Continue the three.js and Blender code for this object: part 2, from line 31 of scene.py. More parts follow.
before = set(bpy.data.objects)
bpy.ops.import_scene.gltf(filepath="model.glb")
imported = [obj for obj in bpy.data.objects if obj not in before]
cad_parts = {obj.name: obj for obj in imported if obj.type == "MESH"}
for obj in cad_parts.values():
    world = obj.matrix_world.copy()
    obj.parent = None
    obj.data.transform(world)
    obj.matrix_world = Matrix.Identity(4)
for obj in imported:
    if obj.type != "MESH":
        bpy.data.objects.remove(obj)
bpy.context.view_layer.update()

■ ■ ■ ■ ■ ■ ■

Exercise description
Each line containing the word "type" counts once; report the total alone.

Solved exercise
2